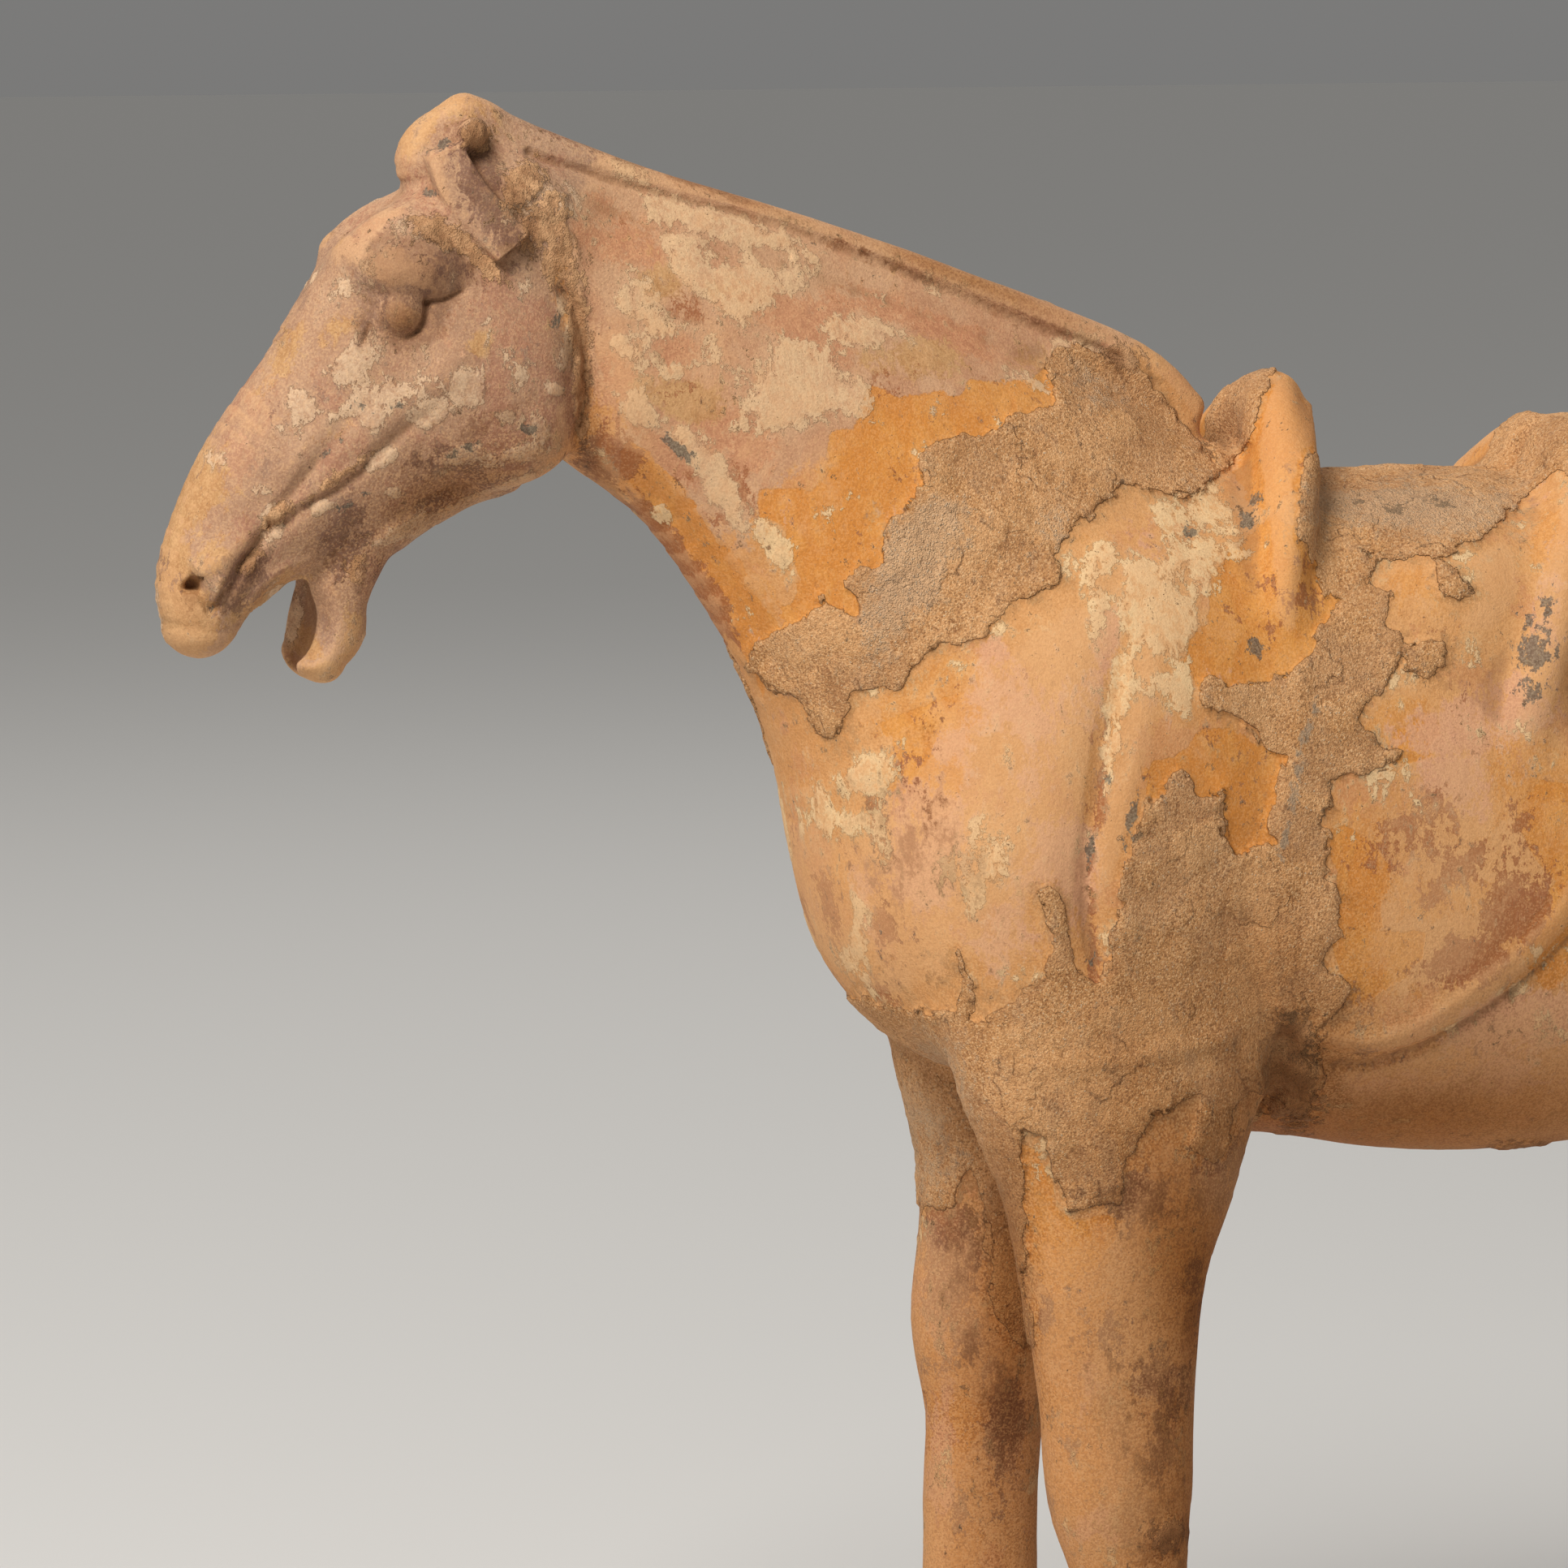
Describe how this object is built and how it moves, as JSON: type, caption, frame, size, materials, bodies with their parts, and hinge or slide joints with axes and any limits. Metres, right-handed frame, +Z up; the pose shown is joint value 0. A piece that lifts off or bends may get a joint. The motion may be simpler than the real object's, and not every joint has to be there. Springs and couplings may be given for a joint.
{
  "type": "tomb horse figure",
  "caption": "Standing pottery horse with lowered head, open mouth, cropped mane and saddle, on a thin slab; a tomb figure kept as an ornament.",
  "frame": {"origin": "centre of the slab's underside, on what the figure stands on", "axes": "+Z up, -X the way the horse faces, +Y its right side"},
  "size_m": [0.5743, 0.1324, 0.5016],
  "materials": {
    "painted_pottery": "matt orange slip over reddish clay, worn to cream and mauve, with brown burial earth",
    "bare_pottery": "matt unglazed clay with traces of slip and burial earth"
  },
  "bodies": {
    "root": {"horse": "painted_pottery", "plinth": "bare_pottery"}
  },
  "joints": []
}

::::

### Written instruction
Return every line exactly.

### Task result
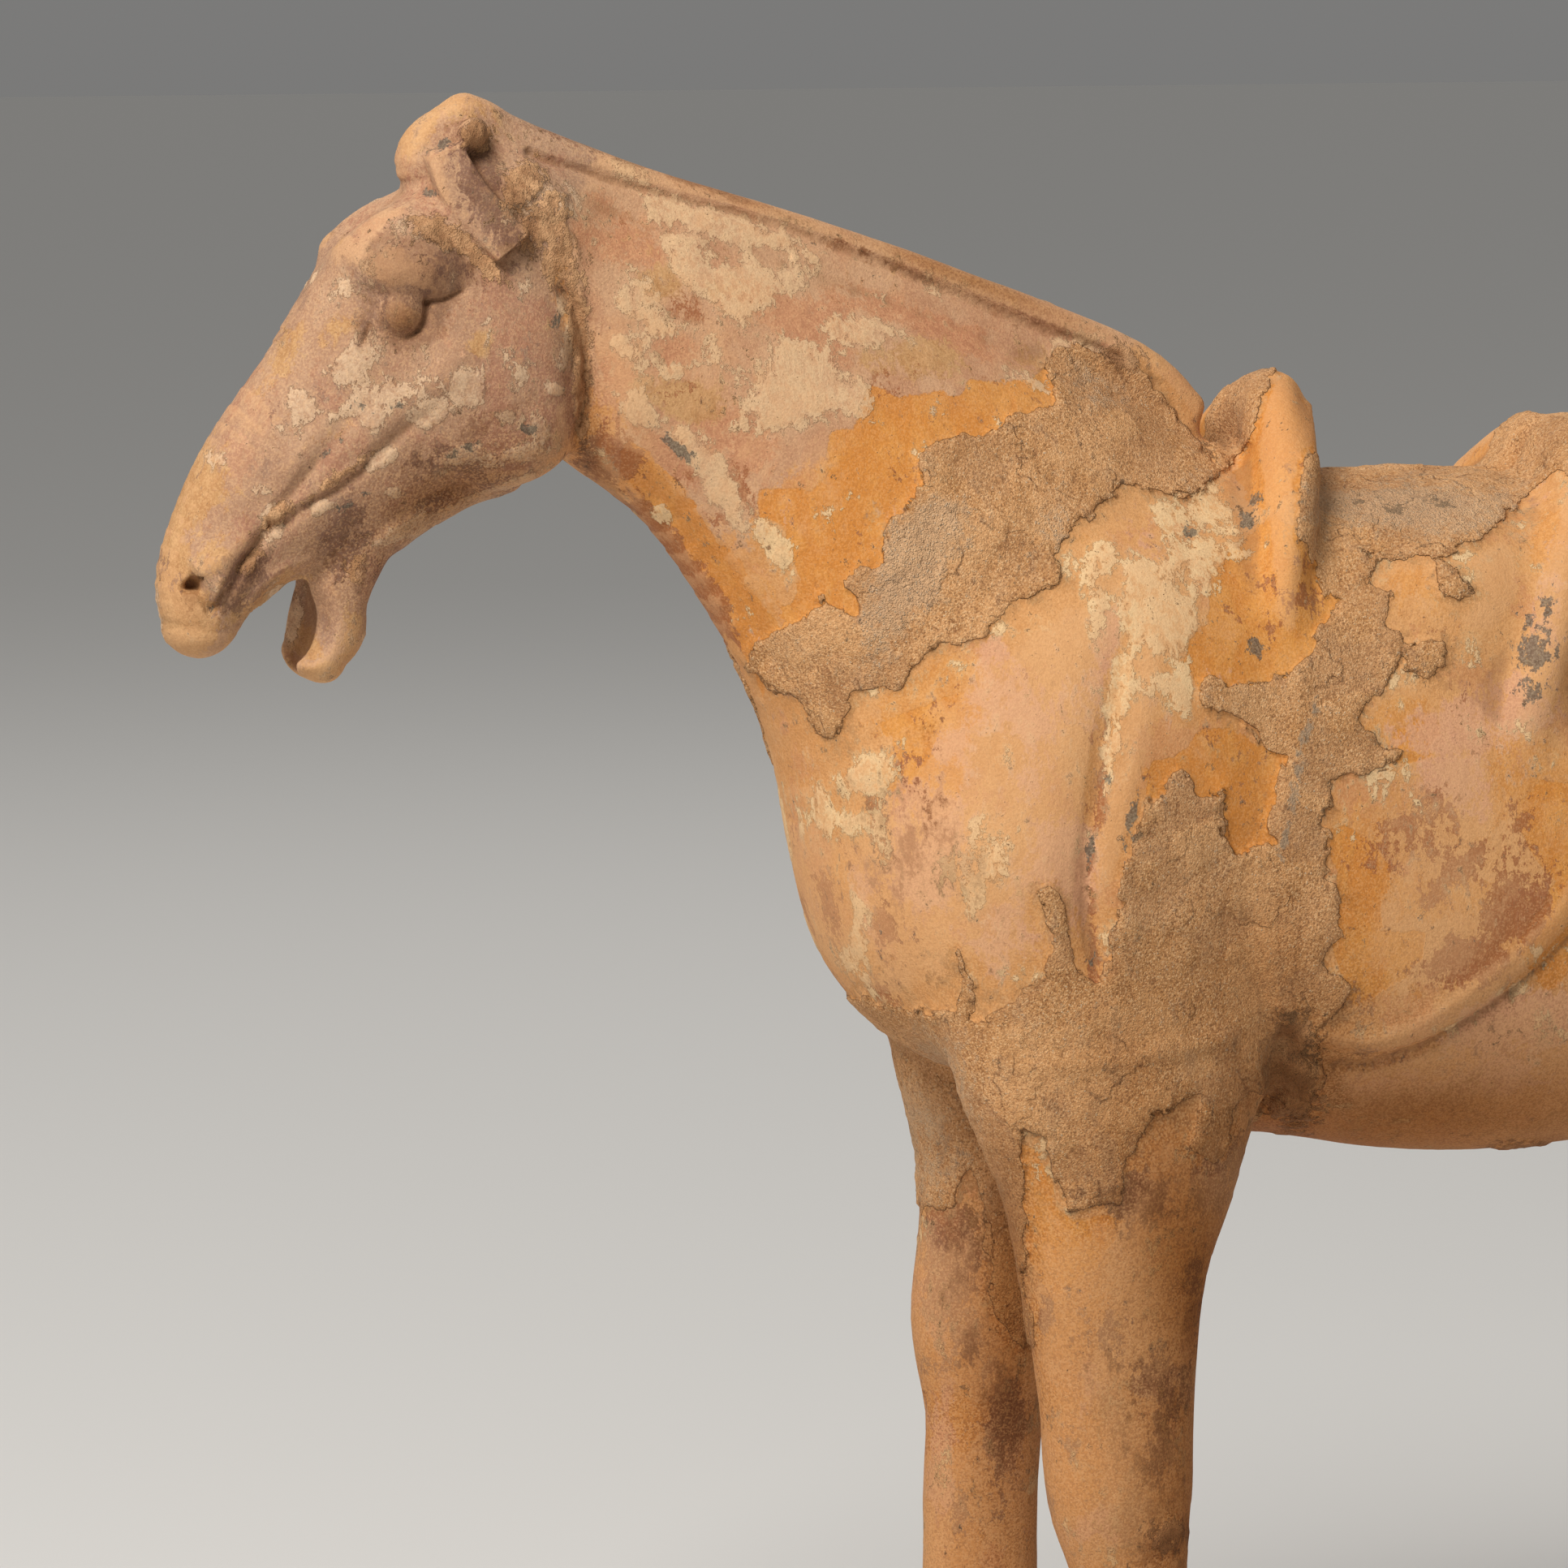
Describe how this object is built and how it moves, as JSON: type, caption, frame, size, materials, bodies with their parts, and hinge or slide joints with axes and any limits. Metres, right-handed frame, +Z up; the pose shown is joint value 0. A piece that lifts off or bends may get a joint. The motion may be simpler than the real object's, and not every joint has to be there. Springs and couplings may be given for a joint.
{
  "type": "tomb horse figure",
  "caption": "Standing pottery horse with lowered head, open mouth, cropped mane and saddle, on a thin slab; a tomb figure kept as an ornament.",
  "frame": {"origin": "centre of the slab's underside, on what the figure stands on", "axes": "+Z up, -X the way the horse faces, +Y its right side"},
  "size_m": [0.5743, 0.1324, 0.5016],
  "materials": {
    "painted_pottery": "matt orange slip over reddish clay, worn to cream and mauve, with brown burial earth",
    "bare_pottery": "matt unglazed clay with traces of slip and burial earth"
  },
  "bodies": {
    "root": {"horse": "painted_pottery", "plinth": "bare_pottery"}
  },
  "joints": []
}